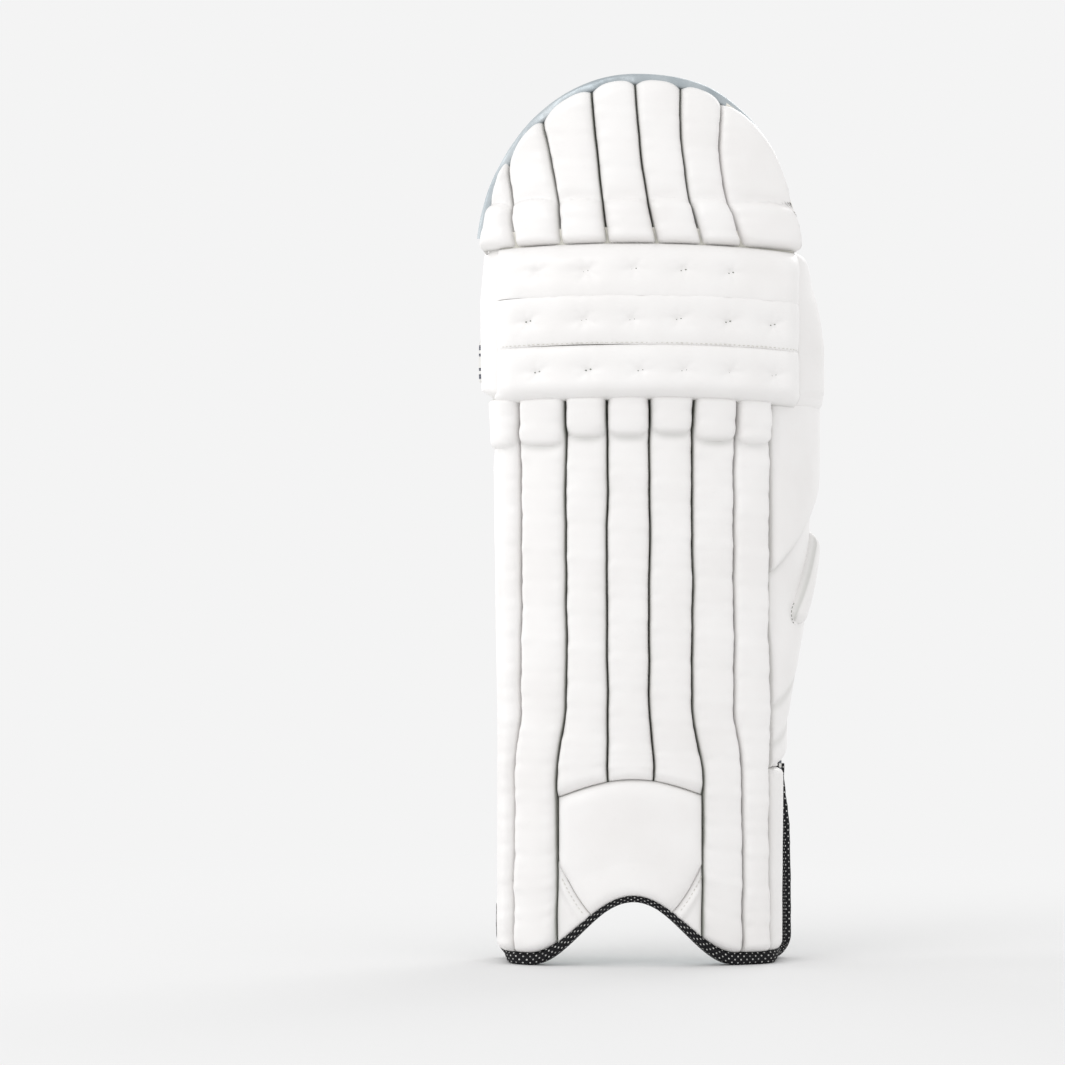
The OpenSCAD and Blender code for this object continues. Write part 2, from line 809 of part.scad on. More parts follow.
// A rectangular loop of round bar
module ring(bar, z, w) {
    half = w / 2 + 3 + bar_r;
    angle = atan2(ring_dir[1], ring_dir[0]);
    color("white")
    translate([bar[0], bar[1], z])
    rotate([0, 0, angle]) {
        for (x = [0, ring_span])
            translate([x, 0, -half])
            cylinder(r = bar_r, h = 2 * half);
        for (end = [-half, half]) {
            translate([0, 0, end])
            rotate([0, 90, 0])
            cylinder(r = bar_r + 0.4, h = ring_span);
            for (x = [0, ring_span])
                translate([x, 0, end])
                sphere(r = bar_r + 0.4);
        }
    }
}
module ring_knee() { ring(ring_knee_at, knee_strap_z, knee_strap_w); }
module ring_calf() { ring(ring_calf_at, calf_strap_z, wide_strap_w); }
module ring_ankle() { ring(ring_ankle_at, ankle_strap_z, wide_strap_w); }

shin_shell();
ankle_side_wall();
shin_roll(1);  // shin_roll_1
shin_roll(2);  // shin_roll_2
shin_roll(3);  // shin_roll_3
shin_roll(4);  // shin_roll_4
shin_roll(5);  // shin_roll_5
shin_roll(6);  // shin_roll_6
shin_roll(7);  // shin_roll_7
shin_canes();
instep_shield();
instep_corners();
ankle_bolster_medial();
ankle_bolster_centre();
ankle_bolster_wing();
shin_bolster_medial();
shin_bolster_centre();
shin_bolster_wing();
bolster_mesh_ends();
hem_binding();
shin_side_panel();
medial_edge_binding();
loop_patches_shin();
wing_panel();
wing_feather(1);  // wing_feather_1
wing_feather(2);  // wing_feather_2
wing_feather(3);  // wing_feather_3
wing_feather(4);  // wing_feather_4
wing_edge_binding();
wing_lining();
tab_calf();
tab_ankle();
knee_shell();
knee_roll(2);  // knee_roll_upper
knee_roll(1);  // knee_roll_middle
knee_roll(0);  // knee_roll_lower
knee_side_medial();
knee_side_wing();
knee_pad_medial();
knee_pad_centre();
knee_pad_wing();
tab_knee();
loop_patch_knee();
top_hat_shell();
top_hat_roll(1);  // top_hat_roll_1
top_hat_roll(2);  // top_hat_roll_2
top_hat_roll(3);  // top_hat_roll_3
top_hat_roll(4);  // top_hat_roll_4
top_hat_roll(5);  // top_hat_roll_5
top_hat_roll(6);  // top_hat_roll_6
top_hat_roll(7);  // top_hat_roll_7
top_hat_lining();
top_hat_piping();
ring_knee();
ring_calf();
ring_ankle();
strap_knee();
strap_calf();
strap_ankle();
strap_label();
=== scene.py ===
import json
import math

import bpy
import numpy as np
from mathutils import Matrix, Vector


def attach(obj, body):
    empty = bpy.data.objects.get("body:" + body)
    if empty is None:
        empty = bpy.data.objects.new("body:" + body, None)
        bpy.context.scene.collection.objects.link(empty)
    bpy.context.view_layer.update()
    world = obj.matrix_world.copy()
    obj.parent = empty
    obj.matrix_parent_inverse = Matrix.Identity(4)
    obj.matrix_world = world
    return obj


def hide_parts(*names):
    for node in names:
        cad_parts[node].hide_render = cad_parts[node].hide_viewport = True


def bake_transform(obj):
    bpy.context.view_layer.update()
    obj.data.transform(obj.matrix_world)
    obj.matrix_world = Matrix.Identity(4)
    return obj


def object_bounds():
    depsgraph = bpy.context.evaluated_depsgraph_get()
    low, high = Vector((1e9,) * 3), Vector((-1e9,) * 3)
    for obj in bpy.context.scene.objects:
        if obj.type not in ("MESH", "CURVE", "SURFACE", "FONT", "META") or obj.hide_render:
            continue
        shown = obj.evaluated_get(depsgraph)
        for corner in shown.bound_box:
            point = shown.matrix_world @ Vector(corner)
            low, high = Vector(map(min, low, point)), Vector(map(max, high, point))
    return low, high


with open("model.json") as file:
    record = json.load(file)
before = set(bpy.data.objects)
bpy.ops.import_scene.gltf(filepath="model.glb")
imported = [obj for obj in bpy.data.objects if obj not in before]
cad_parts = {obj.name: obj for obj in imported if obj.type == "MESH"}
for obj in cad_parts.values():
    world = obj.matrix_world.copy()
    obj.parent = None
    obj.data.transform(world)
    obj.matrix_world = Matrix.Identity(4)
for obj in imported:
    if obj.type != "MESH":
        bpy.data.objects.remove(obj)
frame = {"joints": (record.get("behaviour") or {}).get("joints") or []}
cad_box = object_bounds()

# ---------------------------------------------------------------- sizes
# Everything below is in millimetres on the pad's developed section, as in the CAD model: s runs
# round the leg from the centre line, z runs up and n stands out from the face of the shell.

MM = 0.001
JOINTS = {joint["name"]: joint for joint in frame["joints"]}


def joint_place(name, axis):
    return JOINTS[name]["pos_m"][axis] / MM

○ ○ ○

- Directions for this task: Set down the listing above in full, please, exactly as it appears.

- Correct response:
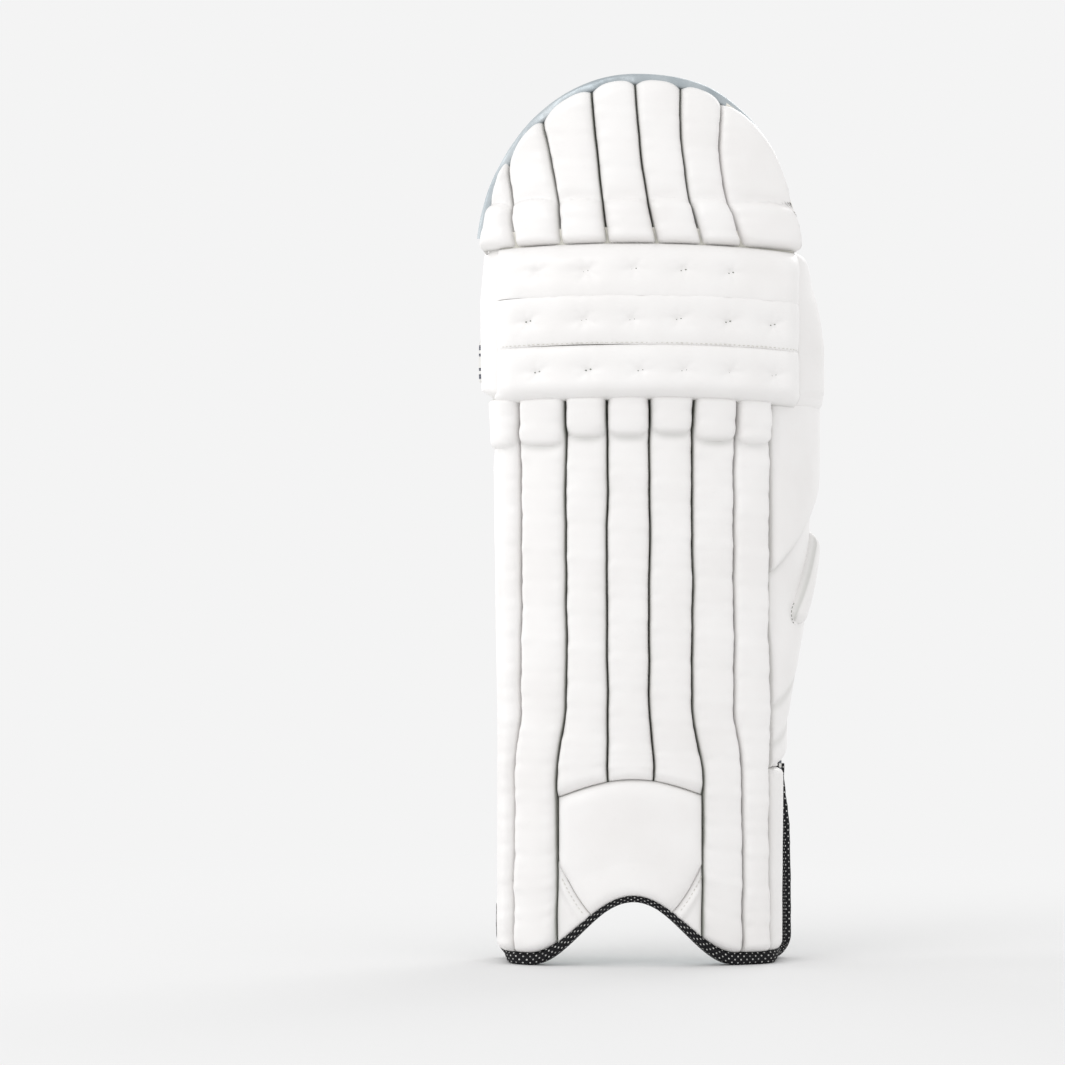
The OpenSCAD and Blender code for this object continues. Write part 2, from line 809 of part.scad on. More parts follow.
// A rectangular loop of round bar
module ring(bar, z, w) {
    half = w / 2 + 3 + bar_r;
    angle = atan2(ring_dir[1], ring_dir[0]);
    color("white")
    translate([bar[0], bar[1], z])
    rotate([0, 0, angle]) {
        for (x = [0, ring_span])
            translate([x, 0, -half])
            cylinder(r = bar_r, h = 2 * half);
        for (end = [-half, half]) {
            translate([0, 0, end])
            rotate([0, 90, 0])
            cylinder(r = bar_r + 0.4, h = ring_span);
            for (x = [0, ring_span])
                translate([x, 0, end])
                sphere(r = bar_r + 0.4);
        }
    }
}
module ring_knee() { ring(ring_knee_at, knee_strap_z, knee_strap_w); }
module ring_calf() { ring(ring_calf_at, calf_strap_z, wide_strap_w); }
module ring_ankle() { ring(ring_ankle_at, ankle_strap_z, wide_strap_w); }

shin_shell();
ankle_side_wall();
shin_roll(1);  // shin_roll_1
shin_roll(2);  // shin_roll_2
shin_roll(3);  // shin_roll_3
shin_roll(4);  // shin_roll_4
shin_roll(5);  // shin_roll_5
shin_roll(6);  // shin_roll_6
shin_roll(7);  // shin_roll_7
shin_canes();
instep_shield();
instep_corners();
ankle_bolster_medial();
ankle_bolster_centre();
ankle_bolster_wing();
shin_bolster_medial();
shin_bolster_centre();
shin_bolster_wing();
bolster_mesh_ends();
hem_binding();
shin_side_panel();
medial_edge_binding();
loop_patches_shin();
wing_panel();
wing_feather(1);  // wing_feather_1
wing_feather(2);  // wing_feather_2
wing_feather(3);  // wing_feather_3
wing_feather(4);  // wing_feather_4
wing_edge_binding();
wing_lining();
tab_calf();
tab_ankle();
knee_shell();
knee_roll(2);  // knee_roll_upper
knee_roll(1);  // knee_roll_middle
knee_roll(0);  // knee_roll_lower
knee_side_medial();
knee_side_wing();
knee_pad_medial();
knee_pad_centre();
knee_pad_wing();
tab_knee();
loop_patch_knee();
top_hat_shell();
top_hat_roll(1);  // top_hat_roll_1
top_hat_roll(2);  // top_hat_roll_2
top_hat_roll(3);  // top_hat_roll_3
top_hat_roll(4);  // top_hat_roll_4
top_hat_roll(5);  // top_hat_roll_5
top_hat_roll(6);  // top_hat_roll_6
top_hat_roll(7);  // top_hat_roll_7
top_hat_lining();
top_hat_piping();
ring_knee();
ring_calf();
ring_ankle();
strap_knee();
strap_calf();
strap_ankle();
strap_label();
=== scene.py ===
import json
import math

import bpy
import numpy as np
from mathutils import Matrix, Vector


def attach(obj, body):
    empty = bpy.data.objects.get("body:" + body)
    if empty is None:
        empty = bpy.data.objects.new("body:" + body, None)
        bpy.context.scene.collection.objects.link(empty)
    bpy.context.view_layer.update()
    world = obj.matrix_world.copy()
    obj.parent = empty
    obj.matrix_parent_inverse = Matrix.Identity(4)
    obj.matrix_world = world
    return obj


def hide_parts(*names):
    for node in names:
        cad_parts[node].hide_render = cad_parts[node].hide_viewport = True


def bake_transform(obj):
    bpy.context.view_layer.update()
    obj.data.transform(obj.matrix_world)
    obj.matrix_world = Matrix.Identity(4)
    return obj


def object_bounds():
    depsgraph = bpy.context.evaluated_depsgraph_get()
    low, high = Vector((1e9,) * 3), Vector((-1e9,) * 3)
    for obj in bpy.context.scene.objects:
        if obj.type not in ("MESH", "CURVE", "SURFACE", "FONT", "META") or obj.hide_render:
            continue
        shown = obj.evaluated_get(depsgraph)
        for corner in shown.bound_box:
            point = shown.matrix_world @ Vector(corner)
            low, high = Vector(map(min, low, point)), Vector(map(max, high, point))
    return low, high


with open("model.json") as file:
    record = json.load(file)
before = set(bpy.data.objects)
bpy.ops.import_scene.gltf(filepath="model.glb")
imported = [obj for obj in bpy.data.objects if obj not in before]
cad_parts = {obj.name: obj for obj in imported if obj.type == "MESH"}
for obj in cad_parts.values():
    world = obj.matrix_world.copy()
    obj.parent = None
    obj.data.transform(world)
    obj.matrix_world = Matrix.Identity(4)
for obj in imported:
    if obj.type != "MESH":
        bpy.data.objects.remove(obj)
frame = {"joints": (record.get("behaviour") or {}).get("joints") or []}
cad_box = object_bounds()

# ---------------------------------------------------------------- sizes
# Everything below is in millimetres on the pad's developed section, as in the CAD model: s runs
# round the leg from the centre line, z runs up and n stands out from the face of the shell.

MM = 0.001
JOINTS = {joint["name"]: joint for joint in frame["joints"]}


def joint_place(name, axis):
    return JOINTS[name]["pos_m"][axis] / MM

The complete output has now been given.